Un super-hyper héros qu'on ne peut décrire autrement que par une super-hyper onomatopée : Wow!

(Gerry Pete Meliton - prononcer Je-Ré-Pet - sera le protagoniste de mon prochain roman. Il sera grand, blond, musclé et - Originalité! - il aura une très faible estime de lui. À preuve, il passera sa journée à douter du paragraphe qu'il aura pondu. Car oui, il est écrivain. "Pas blogueur : écrivain", se convaincra-t-il, dans le titre du chapitre premier. D'ailleurs, dès l'incipit - primeur, primeur! - il se demandera si l'on publie "dans" ou "sur" un blogue. Quelle crédibilité! Autre aspect de sa très complexe mais ô combien fascinante psychologie - aspect que, par parenthèse, l'on connaîtra dès le tout premier paragraphe -, il se relira plus qu'il le faut, le plus souvent complaisamment, et - Attention, autre primeur - Meliton se demandera si vraiment on le lit.

...

À moins que je ponde Les aventures de Meliton et Sangény, un jeune couple habitant Tourneur-en-Rond, petite bourgade franco-italienne inconnue, sise au bord du fleuve Seppatro.
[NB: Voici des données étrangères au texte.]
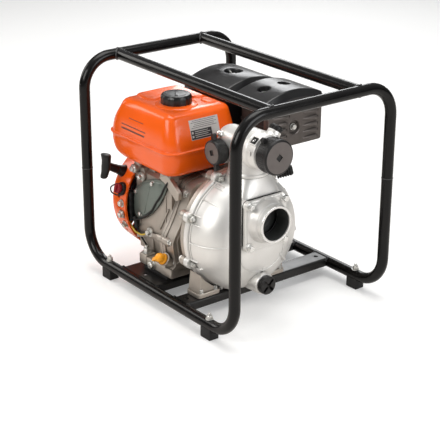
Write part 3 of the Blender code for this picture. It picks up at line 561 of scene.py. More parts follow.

Ces deux personnages super-hyper blasés auront soudainement l'ambition commune de trouver l'ultime rien nulle part. J'étudie encore l'élément déclencheur mais, chose certaine, dans leur quête - Quel flash! -, à un moment crucial - car il y aura beaucoup, beaucoup de suspense -, ils se heurteront au colossal Bon Stassay.)

...

L'écrivain

- Et tu écris sur quoi, Baptiste?
- J'écris surtout sur les gens.
- Ah.
- Avant-hier, par exemple, j'ai composé un très joli calligramme autour du nombril de ma voisine.
- ?
- Littéralement.
- !

mercredi 23 novembre 2011

Message d'outre-temps

Dans la boîte de courriels poussiéreuse de mon dernier emploi, une de mes anciennes étudiantes, morte cet été d'un cancer, me laisse un message en anglais : live your life, you have only one, have no fear, etc.

Quelque chose vient de finir, que je me dis.

Dans la nouvelle télé HD de mon salon, un de mes auteurs préférés, Dany Laferrière, répond à un animateur fât que sa bibliothèque est un cimetière où les morts lui parlent.

"Et si quelque chose commençait, Baptiste?", me dit-il, le jus de sa mangue dégouttant sur le lino du salon.

La main de tante L.

Je visitai mon grand-père.

Je marchai comme on marche dans un corridor institutionnel : le pas sans volonté.

Au seuil de sa chambre, je le vis dans son lit : il était pâle, maigre, respirant avec peine, la bouche grand ouverte, la tête renversée. Il dormait. Ma mère, les yeux plein d’eau, me regarda regarder l’agonie de son père.

J’entrai et me fondis dans le profond fauteuil de l’impuissance, en face du dormeur. Ma mère était à ma gauche, ma cousine J. à ma droite. Après un bref silence, ma mère se leva pour se pencher à l’oreille de grand-papa : « C’est Baptiste, Papa, ton joueur de violon préféré ». Elle lui caressa la tête, posa un baiser sur son front, lui chuchota : « Beau Papa d’amour ».

Le temps de parler des tours de mon grand-père dans son village natal. Le temps de rire avec la belle cousine J., qui habite à Montréal et qui s’est fait aborder par un Français caféinomane, Thomas qu’il s’appelle. L'impression de se distraire, malgré tout.

Tante L., la plus jeune des filles de mon grand-père, entra. Politesses d’usage. Elle s’assit sur le bord du lit et caressa son père des yeux.

Léger silence.

Elle posa la main droite sur le mince tissu bleu pâle de la jaquette d'hôpital de son père, ce tissu qui cache un filet de peau diaphane, cette peau qui recouvre son thorax osseux, thorax qui protège, un temps encore, la vie. Et je songeai que jamais la main de ma tante n’eut été si près du cœur de son papa.

Du haut (avec fin aussi en calembour)

- Tu n'écris plus Baptiste?
- Je ne sais pas. On dirait qu'écrire me donne de plus en plus le vertige.